Fennelli relaxed. “By Jesus, the kid’s right!” he thought. “I wouldn’t trust any of them no more than they’d go for me. Besides, I can control him and that’s all I need.” “O.K.,” he said aloud, “I see what you mean.”
Kane faced the table. Excitement was simmering deep within him. “This is it!” a voice was saying over and over in his mind, but none of this showed in his manner. “Any other objections?” he asked.
“How much will it cost us?” Antone wanted to know.
“It will vary according to the business you do,” Kane answered. “The shares will run from five to twenty-five hundred a week to start. In your case the amount is written on a slip of paper in an envelope in my pocket. I have one for each of you. Your
name’s written on the outside. You can talk about it or not. It’s up to you if you want to keep your business to yourself or not, because it’s based on the amount of business you do.” He took a group of envelopes from his inside jacket pocket and tossed one to each man around the table.

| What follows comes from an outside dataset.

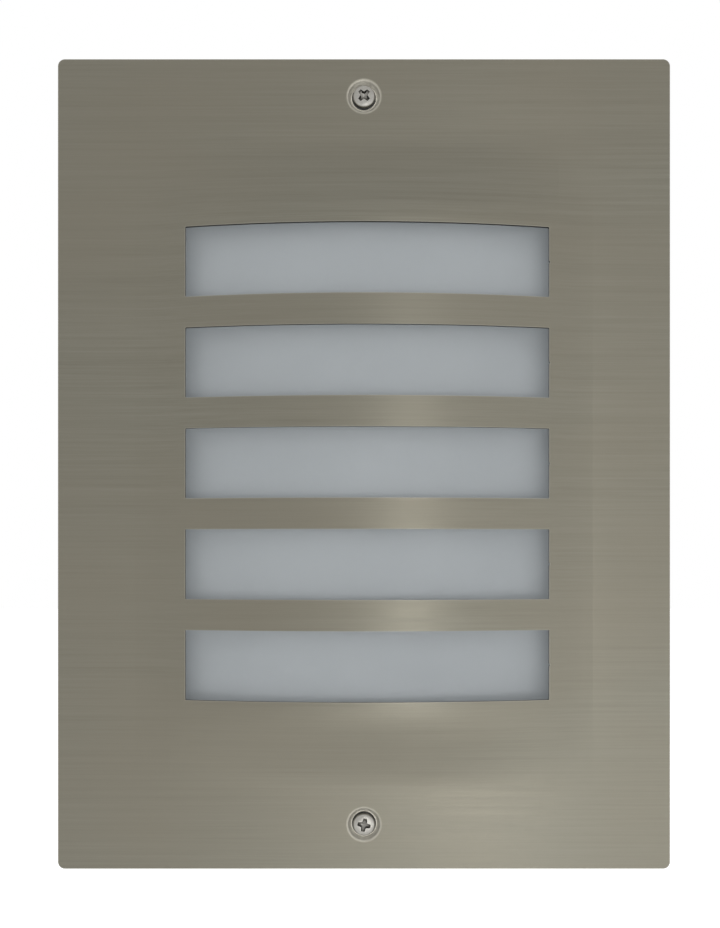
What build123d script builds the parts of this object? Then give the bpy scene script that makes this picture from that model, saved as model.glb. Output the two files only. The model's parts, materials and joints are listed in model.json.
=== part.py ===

The men opened the envelopes quickly and looked with varying expressions at the amounts written on the paper enclosed.
“Two G’s a week,” Moscowits thought. “It’s not too bad.”
“Fats” Crown got to his feet ponderously. “This is a lot of crap to me! I don’t like it. Nobody’s going to tell me what I can do and can’t do.” He looked over at Luigerro as he spoke. The war between them was well known.
Kane spoke to him. “What you think is your business? In front of each of you is a pad and pencil. Write on it yes or no and sign your name, and then we’ll see what we’re going to do.”
The men wrote and passed the slips up to Kane. He looked at all of them carefully and then up at the men. He spoke directly to Crown. “Yours is the only no. Do you want to change your mind?”
Crown shook his head. “It won’t work. Nobody is going to…”
Kane interrupted him. “If you want it that way, it’s your choice. But the rest of us aren’t going down because of you or any fool like you.” He spoke almost gently, “You may withdraw from the meeting.”
Crown looked around the table. “I’m getting out but I’m warnin’ yuh. Stay out of my territory, that’s all!” He stamped angrily to the door and went out.
The other men looked at Kane. It was important to see how he handled this situation. What he did now would indicate what course he would take in the future.
Kane walked over to the side of the room and picked up a telephone. He dialed a number. A voice answered. “‘Fats’ walked out of the meeting,” he said quietly into the phone, and hung up.